Written request ▸
Reproduce exactly the section that begins at the line containing "bpy.data.objects.remove(obj)" and ends at the line containing "# White paper under", both lines included; omit all other lines.
-- begin --
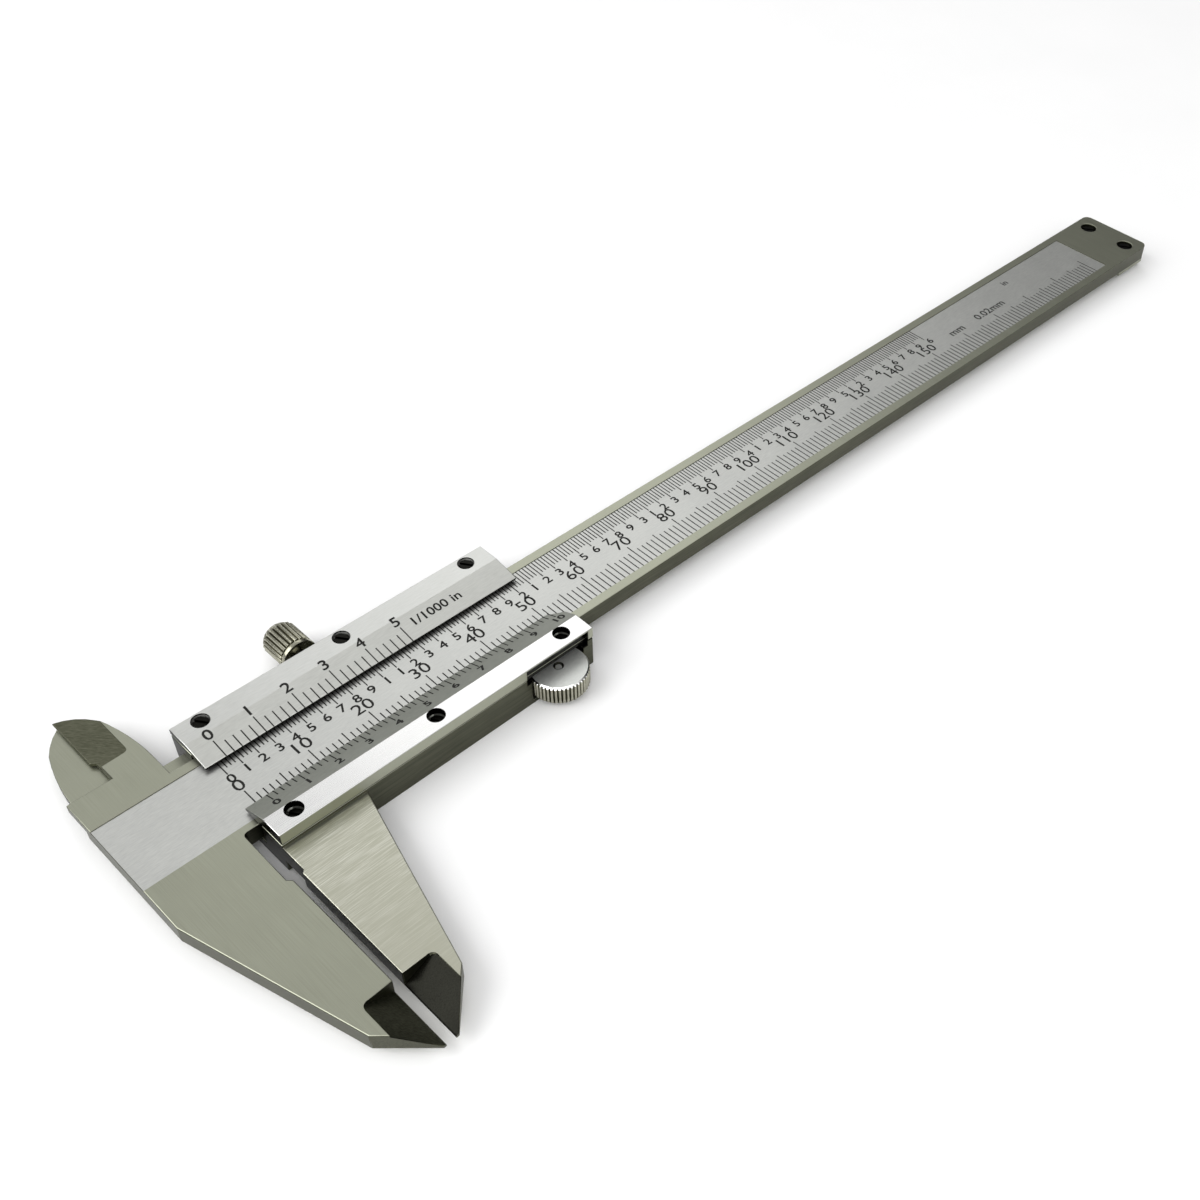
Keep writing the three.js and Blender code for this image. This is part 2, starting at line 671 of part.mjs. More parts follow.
// ---- Thumb roller and its pin ----

function thumbRoller() {
  const rim = ROLLER_RADIUS;
  const bore = ROLLER_PIN + GAP;
  const profile = [
    [bore, ROLLER_LOW],
    [rim - ROLLER_CHAMFER, ROLLER_LOW],
    [rim, ROLLER_LOW + ROLLER_CHAMFER],
    [rim, ROLLER_HIGH - ROLLER_CHAMFER],
    [rim - ROLLER_CHAMFER, ROLLER_HIGH],
    [bore, ROLLER_HIGH],
    [bore, ROLLER_LOW],
  ];
  return piece("thumb_roller", turned(profile, ROLLER_X, ROLLER_Y, 0, "z", 48), nickel);
}

function rollerPin() {
  const high = ROLLER_HIGH - ROLLER_PIN_SUNK;
  const pin = rod(ROLLER_PIN, FLOOR_BOTTOM + FLUSH, high, ROLLER_X, ROLLER_Y, 0, "z", 20);
  return piece("roller_pin", pin, nickel);
}

// ---- Lock screw ----

function lockScrew() {
  const under = SLIDER_HIGH + LOCK_NECK;
  const top = under + LOCK_HEAD_LENGTH;
  const profile = [
    [0, CHANNEL_HIGH],
    [LOCK_SHANK, CHANNEL_HIGH],
    [LOCK_SHANK, under + LOCK_CUP],
    [LOCK_HEAD - LOCK_CUP_RIM, under + LOCK_CUP],
    [LOCK_HEAD - LOCK_CUP_RIM, under],
    [LOCK_HEAD, under + LOCK_CUP_RIM],
    [LOCK_HEAD, top - LOCK_CHAMFER],
    [LOCK_HEAD - LOCK_CHAMFER, top],
    [0, top],
  ];
  return piece("lock_screw", turned(profile, LOCK_X, 0, MID, "y", 36), nickel);
}

// ---- Depth blade and its rivets ----

function rivetHole(x) {
  const profile = [
    [0, FLOOR_BOTTOM - OVERCUT],
    [RIVET_HEAD + GAP, FLOOR_BOTTOM - OVERCUT],
    [RIVET_HEAD + GAP, FLOOR_BOTTOM + RIVET_HEAD_THICKNESS + GAP],
    [RIVET_RADIUS + GAP, FLOOR_BOTTOM + RIVET_HEAD_THICKNESS + GAP],
    [RIVET_RADIUS + GAP, BLADE_THICKNESS + OVERCUT],
    [0, BLADE_THICKNESS + OVERCUT],
  ];
  return turned(profile, SLIDER_START + x, 0, 0);
}

function rivet(index, x) {
  const profile = [
    [0, FLOOR_BOTTOM + FLUSH],
    [RIVET_HEAD, FLOOR_BOTTOM + FLUSH],
    [RIVET_HEAD, FLOOR_BOTTOM + RIVET_HEAD_THICKNESS],
    [RIVET_RADIUS, FLOOR_BOTTOM + RIVET_HEAD_THICKNESS],
    [RIVET_RADIUS, BLADE_THICKNESS - FLUSH],
    [0, BLADE_THICKNESS - FLUSH],
  ];
  return piece(`blade_rivet_${index}`, turned(profile, SLIDER_START + x, 0, 0, "z", 20), nickel);
}

function depthBlade() {
  const half = BLADE_WIDTH / 2;
  const outline = new THREE.Shape([
    new THREE.Vector2(BLADE_START, -half),
    new THREE.Vector2(BEAM_LENGTH, -half),
    new THREE.Vector2(BEAM_LENGTH, half - BLADE_TIP_CUT),
    new THREE.Vector2(BEAM_LENGTH - BLADE_TIP_CUT, half),
    new THREE.Vector2(BLADE_START, half),
  ]);
  let blade = slab(outline, 0, BLADE_THICKNESS);
  for (const x of RIVETS) blade = blade.subtract(rivetHole(x));
  return piece("depth_blade", blade, brushed);
}

// ---- Assembly ----

const slider = new THREE.Group();
slider.position.x = OPENING;
slider.add(sliderBody(), upperPlate(), lowerPlate(), gibStrip());
slider.add(thumbRoller(), rollerPin(), lockScrew(), depthBlade());
plateScrewPlaces().forEach((x, n) => slider.add(upperScrew(n + 1, x), lowerScrew(n + 1, x)));
gibScrewPlaces().forEach((x, n) => slider.add(gibScrew(n + 1, x)));
RIVETS.forEach((x, n) => slider.add(rivet(n + 1, x)));

const caliper = new THREE.Group();
caliper.add(beam(), endStop(), slider);
[-1, 1].forEach((side, n) => caliper.add(endStopScrew(n + 1, side)));

// The part stands with the middle of its box over the origin, on the surface it lies on.
const box = new THREE.Box3().setFromObject(caliper);
const middle = box.getCenter(new THREE.Vector3());
caliper.position.set(-middle.x, -middle.y, -box.min.z);

export default caliper;
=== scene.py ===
"""A 150 mm / 6 in vernier caliper: beam with fixed jaws, slider with moving jaws, vernier plates, roller."""

import math

import bmesh
import bpy
import numpy as np
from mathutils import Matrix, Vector


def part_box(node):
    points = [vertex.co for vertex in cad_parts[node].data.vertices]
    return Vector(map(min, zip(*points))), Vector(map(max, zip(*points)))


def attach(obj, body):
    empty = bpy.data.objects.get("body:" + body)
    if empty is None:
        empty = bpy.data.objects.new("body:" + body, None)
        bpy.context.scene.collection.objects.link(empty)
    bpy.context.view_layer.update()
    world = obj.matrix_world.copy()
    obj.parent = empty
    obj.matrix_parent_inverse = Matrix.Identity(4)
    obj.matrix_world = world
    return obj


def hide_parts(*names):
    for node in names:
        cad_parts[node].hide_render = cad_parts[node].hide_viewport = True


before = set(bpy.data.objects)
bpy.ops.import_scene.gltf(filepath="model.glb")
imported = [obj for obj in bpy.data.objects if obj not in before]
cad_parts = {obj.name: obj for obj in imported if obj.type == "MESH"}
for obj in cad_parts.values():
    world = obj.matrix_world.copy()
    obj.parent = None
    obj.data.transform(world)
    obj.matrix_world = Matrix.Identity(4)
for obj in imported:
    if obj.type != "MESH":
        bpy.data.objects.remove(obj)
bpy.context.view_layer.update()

# ---- Camera ----
# The camera stands in front of the jaws, high on the left, and looks along the beam to its far end.
# Sizes below are in millimetres from the caliper's datum: on the beam's back and centreline, in the
# measuring face of the fixed outside jaw. HEAD_CORNER is the low corner of the beam's own box.
MM = 0.001
HEAD_CORNER = np.array([-14.0, -48.6, 0.0])
DATUM = np.array(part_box("beam")[0]) - MM * HEAD_CORNER
EYE = np.array([-43.406, -128.829, 163.563])
EYE_TURN = (45.4588, -4.2939, -48.0123)


def placed(points):
    """Points in millimetres from the datum, as points of the row frame: datum + points / 1000."""
    return DATUM + MM * np.asarray(points, float)


def linked(name, data):
    """A new object of this data, in the scene."""
    made = bpy.data.objects.new(name, data)
    bpy.context.scene.collection.objects.link(made)
    return made


camera = linked("camera", bpy.data.cameras.new("camera"))
camera.location = placed(EYE)
camera.rotation_euler = [math.radians(turn) for turn in EYE_TURN]
camera.data.sensor_width = 36.0
camera.data.lens = 43.449
camera.data.shift_x = -0.1691
camera.data.shift_y = -0.00536
camera.data.clip_start = 0.01
camera.data.clip_end = 10.0
bpy.context.scene.camera = camera
bpy.context.scene.view_settings.view_transform = "Standard"

# ---- Studio ----
# White paper under the caliper, a pale room around it and three soft boxes in the room.


def linear(colour):
    """A sRGB hex colour as linear red, green, blue and alpha."""
    parts = np.array([int(colour[i : i + 2], 16) for i in (1, 3, 5)]) / 255.0
    low = parts / 12.92
    high = ((parts + 0.055) / 1.055) ** 2.4
    return (*np.where(parts <= 0.04045, low, high).tolist(), 1.0)


def node(tree, kind, inputs=None, **settings):
    """A node of this kind with its settings; an input is given a value, or the output that feeds it."""
    made = tree.nodes.new(kind)
    for name, value in settings.items():
        setattr(made, name, value)
    for name, value in (inputs or {}).items():
        if isinstance(value, bpy.types.NodeSocket):
            tree.links.new(value, made.inputs[name])
        else:
            made.inputs[name].default_value = value
    return made


def blank(name):
    """A new material with only its output, and its node tree."""
    made = bpy.data.materials.new(name)
    made.use_nodes = True
    made.node_tree.nodes.clear()
    return made, made.node_tree


# White paper: matt, with the faint cloudiness of its pulp.
paper, tree = blank("matt_white_paper")
place = node(tree, "ShaderNodeTexCoord")
pulp = node(tree, "ShaderNodeTexNoise", {"Vector": place.outputs["Object"], "Scale": 40.0, "Detail": 3.0})
shade = node(
    tree,
    "ShaderNodeMix",
    {"Factor": pulp.outputs["Fac"], "A": linear("#F6F6F6"), "B": linear("#FAFAFA")},
    data_type="RGBA",
)
surface = node(tree, "ShaderNodeBsdfPrincipled", {"Base Color": shade.outputs["Result"], "Roughness": 0.9})
node(tree, "ShaderNodeOutputMaterial", {"Surface": surface.outputs["BSDF"]})

FLOOR_HALF = 3000.0
floor = bpy.data.meshes.new("floor")
corners = np.array([[-1, -1], [1, -1], [1, 1], [-1, 1]]) * FLOOR_HALF
floor.from_pydata(np.column_stack([corners * MM, np.zeros(4)]).tolist(), [], [(0, 1, 2, 3)])
floor.materials.append(paper)
floor = linked("floor", floor)

ROOM = bpy.data.worlds.new("pale_room")
ROOM.use_nodes = True
bpy.context.scene.world = ROOM
tree = ROOM.node_tree
tree.nodes.clear()


def graded(tree, value, stops):
    """A grey ramp on a value: each stop is a position and the brightness there."""
    ramp = node(tree, "ShaderNodeValToRGB", {"Fac": value})
    marks = ramp.color_ramp.elements
    while len(marks) < len(stops):
        marks.new(0.5)
    for mark, (position, brightness) in zip(marks, stops):
        mark.position = position
        mark.color = (brightness, brightness, brightness, 1.0)
    return ramp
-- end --
Worked solution ▸
        bpy.data.objects.remove(obj)
bpy.context.view_layer.update()

# ---- Camera ----
# The camera stands in front of the jaws, high on the left, and looks along the beam to its far end.
# Sizes below are in millimetres from the caliper's datum: on the beam's back and centreline, in the
# measuring face of the fixed outside jaw. HEAD_CORNER is the low corner of the beam's own box.
MM = 0.001
HEAD_CORNER = np.array([-14.0, -48.6, 0.0])
DATUM = np.array(part_box("beam")[0]) - MM * HEAD_CORNER
EYE = np.array([-43.406, -128.829, 163.563])
EYE_TURN = (45.4588, -4.2939, -48.0123)


def placed(points):
    """Points in millimetres from the datum, as points of the row frame: datum + points / 1000."""
    return DATUM + MM * np.asarray(points, float)


def linked(name, data):
    """A new object of this data, in the scene."""
    made = bpy.data.objects.new(name, data)
    bpy.context.scene.collection.objects.link(made)
    return made


camera = linked("camera", bpy.data.cameras.new("camera"))
camera.location = placed(EYE)
camera.rotation_euler = [math.radians(turn) for turn in EYE_TURN]
camera.data.sensor_width = 36.0
camera.data.lens = 43.449
camera.data.shift_x = -0.1691
camera.data.shift_y = -0.00536
camera.data.clip_start = 0.01
camera.data.clip_end = 10.0
bpy.context.scene.camera = camera
bpy.context.scene.view_settings.view_transform = "Standard"

# ---- Studio ----
# White paper under the caliper, a pale room around it and three soft boxes in the room.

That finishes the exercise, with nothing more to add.